Task objective — Set down exactly the first line of the entries and every line after it, through the line with "return on_side(leaned(ring), side)".

Stored records —
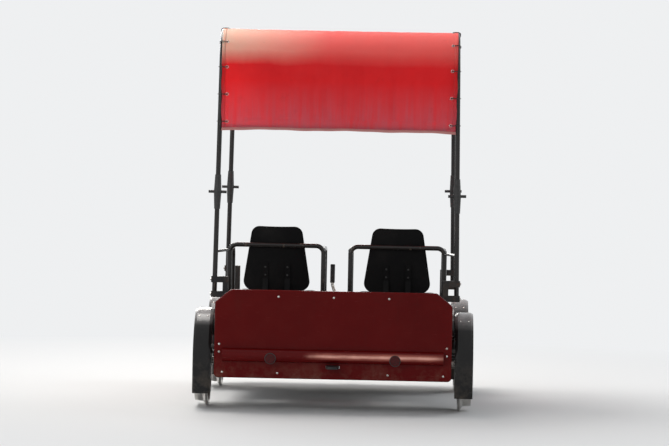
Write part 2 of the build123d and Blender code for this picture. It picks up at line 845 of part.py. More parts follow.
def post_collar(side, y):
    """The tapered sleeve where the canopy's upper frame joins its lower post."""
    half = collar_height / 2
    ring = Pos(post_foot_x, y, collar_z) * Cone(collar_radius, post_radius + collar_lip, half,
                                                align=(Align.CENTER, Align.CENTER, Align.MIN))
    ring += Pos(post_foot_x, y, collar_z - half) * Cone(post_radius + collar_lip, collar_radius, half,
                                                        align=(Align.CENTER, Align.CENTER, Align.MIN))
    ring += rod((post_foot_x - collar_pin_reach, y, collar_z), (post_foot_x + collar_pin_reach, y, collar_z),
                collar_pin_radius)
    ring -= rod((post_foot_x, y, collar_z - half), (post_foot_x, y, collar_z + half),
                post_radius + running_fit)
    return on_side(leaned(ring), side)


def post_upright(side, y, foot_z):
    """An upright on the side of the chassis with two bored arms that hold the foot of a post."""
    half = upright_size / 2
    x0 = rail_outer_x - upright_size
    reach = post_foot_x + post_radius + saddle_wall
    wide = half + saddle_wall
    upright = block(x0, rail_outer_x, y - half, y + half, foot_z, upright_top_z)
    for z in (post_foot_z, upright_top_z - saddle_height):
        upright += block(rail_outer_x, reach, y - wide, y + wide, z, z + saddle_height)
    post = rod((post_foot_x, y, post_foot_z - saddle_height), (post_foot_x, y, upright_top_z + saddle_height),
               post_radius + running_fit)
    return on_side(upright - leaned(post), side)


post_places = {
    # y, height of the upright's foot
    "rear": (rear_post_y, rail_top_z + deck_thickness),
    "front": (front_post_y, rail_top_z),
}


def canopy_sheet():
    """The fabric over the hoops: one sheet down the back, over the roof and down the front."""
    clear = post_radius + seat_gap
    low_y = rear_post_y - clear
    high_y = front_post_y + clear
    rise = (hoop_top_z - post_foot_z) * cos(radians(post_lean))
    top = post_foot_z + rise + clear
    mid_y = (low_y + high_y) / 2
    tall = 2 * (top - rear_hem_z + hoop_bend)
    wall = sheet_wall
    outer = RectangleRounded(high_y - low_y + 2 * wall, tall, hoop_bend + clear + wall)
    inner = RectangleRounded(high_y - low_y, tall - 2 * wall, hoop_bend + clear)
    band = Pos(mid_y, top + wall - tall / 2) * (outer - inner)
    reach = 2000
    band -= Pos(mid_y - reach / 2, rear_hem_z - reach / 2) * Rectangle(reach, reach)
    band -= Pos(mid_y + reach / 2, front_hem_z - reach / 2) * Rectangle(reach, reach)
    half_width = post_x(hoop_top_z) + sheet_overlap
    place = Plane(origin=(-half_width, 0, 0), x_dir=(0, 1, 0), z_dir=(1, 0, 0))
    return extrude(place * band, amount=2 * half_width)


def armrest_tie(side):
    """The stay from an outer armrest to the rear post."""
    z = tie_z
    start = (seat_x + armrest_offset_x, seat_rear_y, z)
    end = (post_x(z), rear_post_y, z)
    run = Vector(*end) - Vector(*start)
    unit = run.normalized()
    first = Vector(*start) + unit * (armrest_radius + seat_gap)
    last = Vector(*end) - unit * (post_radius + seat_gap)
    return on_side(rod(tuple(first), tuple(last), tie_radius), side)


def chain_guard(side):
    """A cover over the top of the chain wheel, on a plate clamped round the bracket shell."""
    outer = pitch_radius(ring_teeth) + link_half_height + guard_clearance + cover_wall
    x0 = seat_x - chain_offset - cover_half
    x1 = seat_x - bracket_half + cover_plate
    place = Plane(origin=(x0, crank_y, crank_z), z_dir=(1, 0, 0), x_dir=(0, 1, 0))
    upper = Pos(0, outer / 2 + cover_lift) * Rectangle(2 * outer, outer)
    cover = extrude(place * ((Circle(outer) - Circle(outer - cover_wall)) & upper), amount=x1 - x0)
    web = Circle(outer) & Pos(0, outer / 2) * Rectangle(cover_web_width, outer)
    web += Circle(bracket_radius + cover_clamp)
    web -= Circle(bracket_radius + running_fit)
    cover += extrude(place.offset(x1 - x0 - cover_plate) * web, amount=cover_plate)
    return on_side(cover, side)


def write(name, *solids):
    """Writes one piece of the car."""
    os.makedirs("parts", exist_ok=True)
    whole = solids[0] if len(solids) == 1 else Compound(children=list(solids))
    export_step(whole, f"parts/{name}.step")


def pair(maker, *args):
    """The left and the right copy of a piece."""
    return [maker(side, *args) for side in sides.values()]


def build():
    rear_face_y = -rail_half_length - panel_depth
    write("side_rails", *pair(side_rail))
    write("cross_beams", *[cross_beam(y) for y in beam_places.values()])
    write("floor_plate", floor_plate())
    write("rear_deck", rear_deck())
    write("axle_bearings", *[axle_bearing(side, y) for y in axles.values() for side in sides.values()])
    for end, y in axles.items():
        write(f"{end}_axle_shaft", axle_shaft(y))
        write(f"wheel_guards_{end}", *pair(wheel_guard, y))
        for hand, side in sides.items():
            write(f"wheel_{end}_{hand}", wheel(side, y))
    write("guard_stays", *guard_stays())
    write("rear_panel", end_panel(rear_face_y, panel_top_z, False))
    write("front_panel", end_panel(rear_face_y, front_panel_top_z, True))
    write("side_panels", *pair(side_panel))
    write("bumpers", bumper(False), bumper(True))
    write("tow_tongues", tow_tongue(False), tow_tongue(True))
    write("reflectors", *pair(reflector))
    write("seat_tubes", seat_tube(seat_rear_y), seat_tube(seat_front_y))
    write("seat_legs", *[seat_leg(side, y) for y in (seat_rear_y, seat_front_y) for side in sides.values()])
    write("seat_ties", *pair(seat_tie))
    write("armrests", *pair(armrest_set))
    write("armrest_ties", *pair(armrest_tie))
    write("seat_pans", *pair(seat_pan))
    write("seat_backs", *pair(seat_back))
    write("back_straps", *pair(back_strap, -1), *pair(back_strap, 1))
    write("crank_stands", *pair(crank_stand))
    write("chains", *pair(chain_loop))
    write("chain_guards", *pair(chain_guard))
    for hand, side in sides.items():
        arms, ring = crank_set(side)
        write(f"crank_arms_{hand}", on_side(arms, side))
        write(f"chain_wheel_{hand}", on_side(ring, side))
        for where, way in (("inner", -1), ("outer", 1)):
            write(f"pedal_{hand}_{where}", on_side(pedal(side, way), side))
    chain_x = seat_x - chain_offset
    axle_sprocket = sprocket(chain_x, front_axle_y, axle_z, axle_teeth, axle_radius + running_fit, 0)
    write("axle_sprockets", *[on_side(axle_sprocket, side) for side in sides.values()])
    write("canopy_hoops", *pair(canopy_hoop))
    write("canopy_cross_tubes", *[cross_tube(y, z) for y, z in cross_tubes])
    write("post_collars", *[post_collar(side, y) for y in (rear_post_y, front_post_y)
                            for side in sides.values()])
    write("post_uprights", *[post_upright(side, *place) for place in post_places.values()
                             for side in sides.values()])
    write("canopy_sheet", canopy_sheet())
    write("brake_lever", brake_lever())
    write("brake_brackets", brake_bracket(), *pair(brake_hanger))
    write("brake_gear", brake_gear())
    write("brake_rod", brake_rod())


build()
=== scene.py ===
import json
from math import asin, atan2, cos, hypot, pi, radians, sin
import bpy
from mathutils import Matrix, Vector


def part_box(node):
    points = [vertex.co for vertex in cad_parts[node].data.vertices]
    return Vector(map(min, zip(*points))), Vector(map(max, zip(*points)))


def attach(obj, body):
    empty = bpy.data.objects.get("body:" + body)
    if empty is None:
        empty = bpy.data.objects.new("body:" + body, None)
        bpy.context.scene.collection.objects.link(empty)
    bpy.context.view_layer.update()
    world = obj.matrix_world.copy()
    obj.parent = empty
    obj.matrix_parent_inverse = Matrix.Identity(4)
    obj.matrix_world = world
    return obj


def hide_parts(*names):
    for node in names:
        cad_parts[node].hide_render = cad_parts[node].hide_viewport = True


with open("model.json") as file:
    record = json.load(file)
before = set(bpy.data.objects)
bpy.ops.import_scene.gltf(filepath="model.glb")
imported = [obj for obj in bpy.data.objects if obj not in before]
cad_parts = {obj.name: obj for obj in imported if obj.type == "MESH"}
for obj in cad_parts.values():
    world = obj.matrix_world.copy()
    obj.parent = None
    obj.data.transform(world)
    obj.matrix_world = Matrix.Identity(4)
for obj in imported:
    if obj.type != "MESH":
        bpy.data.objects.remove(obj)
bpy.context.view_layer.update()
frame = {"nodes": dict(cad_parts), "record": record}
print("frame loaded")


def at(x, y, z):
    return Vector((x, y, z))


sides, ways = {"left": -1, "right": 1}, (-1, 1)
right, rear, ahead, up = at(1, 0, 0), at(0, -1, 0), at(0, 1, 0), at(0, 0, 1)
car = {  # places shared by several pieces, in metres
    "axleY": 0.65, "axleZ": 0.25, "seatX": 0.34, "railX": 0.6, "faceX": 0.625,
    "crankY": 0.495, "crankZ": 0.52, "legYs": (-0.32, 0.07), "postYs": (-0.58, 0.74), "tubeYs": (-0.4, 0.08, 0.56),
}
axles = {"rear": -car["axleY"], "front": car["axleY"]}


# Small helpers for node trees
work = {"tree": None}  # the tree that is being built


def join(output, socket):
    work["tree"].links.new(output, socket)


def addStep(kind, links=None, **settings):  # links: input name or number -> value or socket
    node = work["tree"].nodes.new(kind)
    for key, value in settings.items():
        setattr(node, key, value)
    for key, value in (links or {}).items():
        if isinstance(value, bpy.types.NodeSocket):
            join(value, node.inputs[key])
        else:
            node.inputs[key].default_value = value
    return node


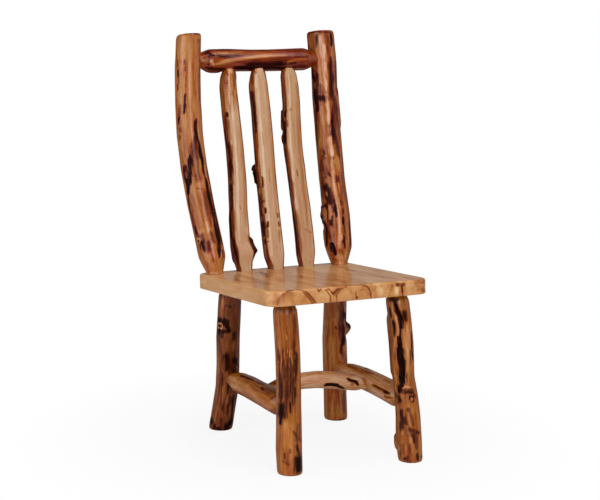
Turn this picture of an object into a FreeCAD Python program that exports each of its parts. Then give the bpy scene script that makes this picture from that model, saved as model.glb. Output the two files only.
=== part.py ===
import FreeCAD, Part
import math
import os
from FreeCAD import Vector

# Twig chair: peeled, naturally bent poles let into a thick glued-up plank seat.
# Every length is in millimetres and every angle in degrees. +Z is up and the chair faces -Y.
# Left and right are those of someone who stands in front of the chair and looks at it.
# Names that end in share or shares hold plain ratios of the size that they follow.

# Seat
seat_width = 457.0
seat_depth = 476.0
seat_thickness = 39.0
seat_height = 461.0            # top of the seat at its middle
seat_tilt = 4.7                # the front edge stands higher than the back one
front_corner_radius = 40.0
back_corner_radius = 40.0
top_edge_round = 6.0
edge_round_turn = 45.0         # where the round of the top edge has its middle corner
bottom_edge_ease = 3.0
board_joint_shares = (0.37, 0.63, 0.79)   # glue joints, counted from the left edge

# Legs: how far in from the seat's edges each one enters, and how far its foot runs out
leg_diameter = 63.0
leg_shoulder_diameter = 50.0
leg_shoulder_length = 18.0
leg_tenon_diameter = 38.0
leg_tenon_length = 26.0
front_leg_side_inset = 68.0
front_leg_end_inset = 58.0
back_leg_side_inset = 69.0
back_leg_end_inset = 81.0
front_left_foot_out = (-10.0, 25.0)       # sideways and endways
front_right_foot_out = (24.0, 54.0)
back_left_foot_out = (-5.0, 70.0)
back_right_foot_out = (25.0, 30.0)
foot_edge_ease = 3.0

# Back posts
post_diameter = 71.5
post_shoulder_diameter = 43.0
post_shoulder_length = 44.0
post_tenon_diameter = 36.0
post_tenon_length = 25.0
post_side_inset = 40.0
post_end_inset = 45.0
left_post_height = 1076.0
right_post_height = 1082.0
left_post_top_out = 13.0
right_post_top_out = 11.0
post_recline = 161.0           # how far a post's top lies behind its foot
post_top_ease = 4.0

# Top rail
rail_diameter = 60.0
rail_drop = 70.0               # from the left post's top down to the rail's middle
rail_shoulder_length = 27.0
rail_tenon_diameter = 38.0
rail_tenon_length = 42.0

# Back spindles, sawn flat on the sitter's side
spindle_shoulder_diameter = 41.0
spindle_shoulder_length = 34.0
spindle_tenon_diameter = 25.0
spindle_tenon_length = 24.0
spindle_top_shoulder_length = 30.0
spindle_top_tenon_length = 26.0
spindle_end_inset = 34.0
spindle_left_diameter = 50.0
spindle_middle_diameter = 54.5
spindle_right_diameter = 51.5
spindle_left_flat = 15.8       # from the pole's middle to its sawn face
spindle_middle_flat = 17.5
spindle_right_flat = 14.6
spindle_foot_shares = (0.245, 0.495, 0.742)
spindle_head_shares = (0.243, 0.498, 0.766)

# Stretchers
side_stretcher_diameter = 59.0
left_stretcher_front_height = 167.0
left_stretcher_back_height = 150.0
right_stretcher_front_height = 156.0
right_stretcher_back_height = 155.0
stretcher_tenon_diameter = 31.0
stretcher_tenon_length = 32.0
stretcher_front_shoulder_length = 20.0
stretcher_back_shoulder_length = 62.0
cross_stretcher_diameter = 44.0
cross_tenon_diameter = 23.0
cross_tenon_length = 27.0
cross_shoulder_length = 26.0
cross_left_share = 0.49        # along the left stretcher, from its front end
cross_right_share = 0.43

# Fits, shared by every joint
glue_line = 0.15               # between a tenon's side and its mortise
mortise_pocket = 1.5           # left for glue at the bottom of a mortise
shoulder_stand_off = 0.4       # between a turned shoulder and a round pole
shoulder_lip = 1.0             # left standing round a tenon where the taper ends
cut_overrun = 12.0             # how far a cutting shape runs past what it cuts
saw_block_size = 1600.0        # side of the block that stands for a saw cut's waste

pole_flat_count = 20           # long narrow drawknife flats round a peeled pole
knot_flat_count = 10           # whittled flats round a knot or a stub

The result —
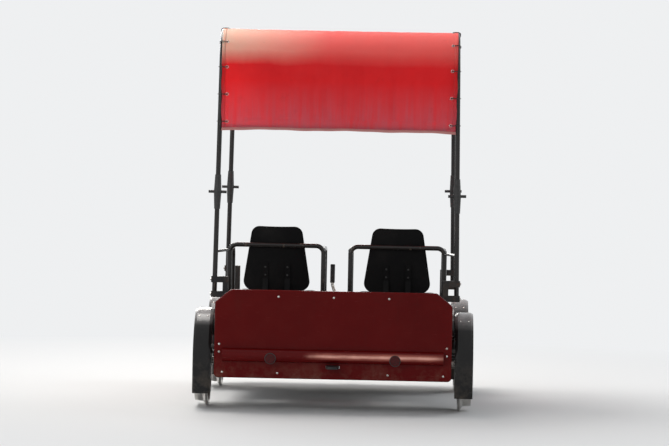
Write part 2 of the build123d and Blender code for this picture. It picks up at line 845 of part.py. More parts follow.
def post_collar(side, y):
    """The tapered sleeve where the canopy's upper frame joins its lower post."""
    half = collar_height / 2
    ring = Pos(post_foot_x, y, collar_z) * Cone(collar_radius, post_radius + collar_lip, half,
                                                align=(Align.CENTER, Align.CENTER, Align.MIN))
    ring += Pos(post_foot_x, y, collar_z - half) * Cone(post_radius + collar_lip, collar_radius, half,
                                                        align=(Align.CENTER, Align.CENTER, Align.MIN))
    ring += rod((post_foot_x - collar_pin_reach, y, collar_z), (post_foot_x + collar_pin_reach, y, collar_z),
                collar_pin_radius)
    ring -= rod((post_foot_x, y, collar_z - half), (post_foot_x, y, collar_z + half),
                post_radius + running_fit)
    return on_side(leaned(ring), side)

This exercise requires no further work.